Pulitzer: This year’s list of Pulitzer Prize winners included a new name, as the four-year-old digital outlet Lookout Santa Cruz took the coveted “Breaking News Reporting” prize for its coverage of California’s catastrophic flooding in January 2023. The online news organization, which boasts a newsroom staff of 10, “provided detailed and nimble community-focused coverage, over a holiday weekend, of catastrophic flooding and mudslides that displaced thousands of California residents and destroyed more than 1,000 homes and businesses,” according to AP editor Marjorie Miller who announced the award.

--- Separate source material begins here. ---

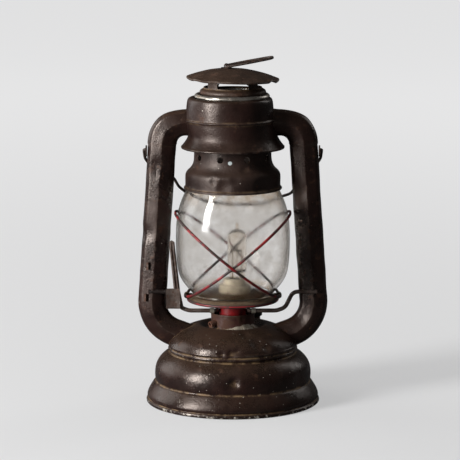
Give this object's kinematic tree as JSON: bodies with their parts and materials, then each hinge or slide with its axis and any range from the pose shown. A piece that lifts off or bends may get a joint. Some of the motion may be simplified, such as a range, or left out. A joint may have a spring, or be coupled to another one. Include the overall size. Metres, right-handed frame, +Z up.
{
  "type": "oil lamp",
  "caption": "Small tubular hurricane lantern with a lifting globe carriage, sliding hood, lift ring and swinging bail, converted to a capsule lamp.",
  "frame": {"origin": "centre of the tank's foot on the table", "axes": "+Z up, -Y the front of the lantern, +X to the right seen from the front"},
  "size_m": [0.1346, 0.1228, 0.2456],
  "materials": {
    "aged_steel": "aged dark brown paint, worn and stained",
    "rusty_steel": "dark rusted steel",
    "bare_steel": "dull bare steel",
    "solder": "dusty soft solder",
    "red_paint": "worn red paint",
    "gasket_rubber": "matte",
    "globe_glass": "clear, grimy",
    "lamp_glass": "clear, smoked",
    "lamp_ceramic": "cream glazed steatite",
    "contact_brass": "dull",
    "lead_rubber": "matte",
    "block_plastic": "matte",
    "lamp_metal": "satin"
  },
  "bodies": {
    "lantern_body": {"tank_shell": "aged_steel", "tank_base_plate": "bare_steel", "burner_collar": "aged_steel", "collar_solder": "solder", "wick_shaft_gland": "rusty_steel", "filler_neck": "aged_steel", "right_side_tube": "aged_steel", "left_side_tube": "aged_steel", "right_elbow": "aged_steel", "left_elbow": "aged_steel", "right_bail_ear": "aged_steel", "left_bail_ear": "aged_steel", "left_tube_tabs": "rusty_steel", "canopy": "aged_steel", "canopy_top_ring": "bare_steel"},
    "carriage": {"globe": "globe_glass", "globe_plate": "aged_steel", "carriage_hub": "red_paint", "guard_hoop_right": "red_paint", "guard_hoop_left": "red_paint", "left_guard_eyelet": "bare_steel", "right_guard_eyelet": "bare_steel", "lamp_holder": "lamp_ceramic", "holder_contacts": "contact_brass", "lamp_leads": "lead_rubber", "terminal_block": "block_plastic"},
    "lamp": {"lamp_glass": "lamp_glass", "lamp_filament": "lamp_metal"},
    "crank": {"right_crank_arm": "rusty_steel", "left_crank_arm": "rusty_steel", "right_ferrule": "bare_steel", "left_ferrule": "bare_steel", "lift_loop": "rusty_steel", "lift_lever": "rusty_steel"},
    "hood": {"bell": "aged_steel", "chimney": "bare_steel", "crown": "aged_steel", "hood_cap": "aged_steel", "ring_staple": "rusty_steel"},
    "lift_ring": {"lift_ring": "rusty_steel"},
    "bail": {"bail": "rusty_steel"},
    "filler_gasket": {"filler_gasket": "gasket_rubber"},
    "filler_cap": {"filler_cap": "rusty_steel"}
  },
  "joints": [
    {"name": "carriage_lift", "type": "slide", "parent": "lantern_body", "child": "carriage", "axis": [0, 0, 1], "range_m": [0, 0.0085]},
    {"name": "crank_turn", "type": "hinge", "parent": "lantern_body", "child": "crank", "pos_m": [0, -0.0062, 0.0795], "axis": [1, 0, 0], "range_deg": [0, 27.6]},
    {"name": "hood_lift", "type": "slide", "parent": "carriage", "child": "hood", "axis": [0, 0, 1], "range_m": [0, 0.01]},
    {"name": "ring_turn", "type": "hinge", "parent": "hood", "child": "lift_ring", "pos_m": [-0.0045, 0, 0.2387], "axis": [0, -1, 0], "range_deg": [0, 160]},
    {"name": "bail_swing", "type": "hinge", "parent": "lantern_body", "child": "bail", "pos_m": [0, 0, 0.18], "axis": [1, 0, 0], "range_deg": [-10, 262]},
    {"name": "lamp_pull", "type": "slide", "parent": "carriage", "child": "lamp", "axis": [0, 0, 1], "range_m": [0, 0.009]},
    {"name": "cap_rise", "type": "slide", "parent": "lantern_body", "child": "filler_gasket", "axis": [0, 0, 1], "range_m": [0, 0.0019]},
    {"name": "cap_turn", "type": "hinge", "parent": "filler_gasket", "child": "filler_cap", "pos_m": [0.0145, 0.029, 0.058], "axis": [0, 0, 1], "range_deg": [0, 450]}
  ],
  "couplings": [
    {"joint": "crank_turn", "follows": "carriage_lift", "rad_per_m": 56.5},
    {"joint": "cap_rise", "follows": "cap_turn", "m_per_rad": 0.00023873}
  ]
}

Other finalists for the breaking news award included the Los Angeles Times for its reporting on the fatal Lunar New Year shooting in Monterey Park, and the Honolulu Civil Beat’s coverage of the Maui Wildfires.

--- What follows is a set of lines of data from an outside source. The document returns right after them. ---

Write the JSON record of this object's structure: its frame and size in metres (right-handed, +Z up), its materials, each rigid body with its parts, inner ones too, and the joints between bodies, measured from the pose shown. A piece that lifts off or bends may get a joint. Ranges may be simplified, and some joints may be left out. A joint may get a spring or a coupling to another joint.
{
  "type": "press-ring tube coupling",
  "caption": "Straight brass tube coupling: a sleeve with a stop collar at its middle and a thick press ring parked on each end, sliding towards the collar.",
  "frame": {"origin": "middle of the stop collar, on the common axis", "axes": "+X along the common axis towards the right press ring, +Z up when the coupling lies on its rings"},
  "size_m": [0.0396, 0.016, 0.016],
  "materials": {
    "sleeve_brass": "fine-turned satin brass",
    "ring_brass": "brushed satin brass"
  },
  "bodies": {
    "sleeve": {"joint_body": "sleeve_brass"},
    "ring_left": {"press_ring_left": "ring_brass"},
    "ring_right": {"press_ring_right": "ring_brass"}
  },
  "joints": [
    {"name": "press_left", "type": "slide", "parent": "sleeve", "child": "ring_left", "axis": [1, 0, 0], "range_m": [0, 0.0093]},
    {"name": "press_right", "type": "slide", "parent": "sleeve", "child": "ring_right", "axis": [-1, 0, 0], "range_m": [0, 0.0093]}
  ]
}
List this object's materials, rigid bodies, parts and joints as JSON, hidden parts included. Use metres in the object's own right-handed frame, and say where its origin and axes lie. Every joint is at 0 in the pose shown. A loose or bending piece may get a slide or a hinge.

Medal of Freedom: legendary Oklahoma athlete Jim Thorpe was posthumously awarded the Presidential Medal of Freedom recently. Thorpe, the Sac and Fox Nation and Potawatomi citizen, became the first Native American to win Olympic gold during the Stockholm Olympics in 1912. He not only stood out for his performance in the pentathlon and decathlon, but Thorpe also had decorated professional baseball and football careers. The Medal of Freedom, the country’s highest civilian honor, was accepted by Thorpe’s granddaughter at the White House.

Zebra on the loose: A zebra named Sugar was loose in the hills of western Washington for six days after recently escaping from a trailer bound for Montana. Sugar was one of four zebras that escaped the trailer, though the other three were quickly corralled by the owner. It took a community effort, including heroics from a former rodeo clown, to track down and eventually recapture Sugar, who appears to be in good condition after close to a week in the Washington woods.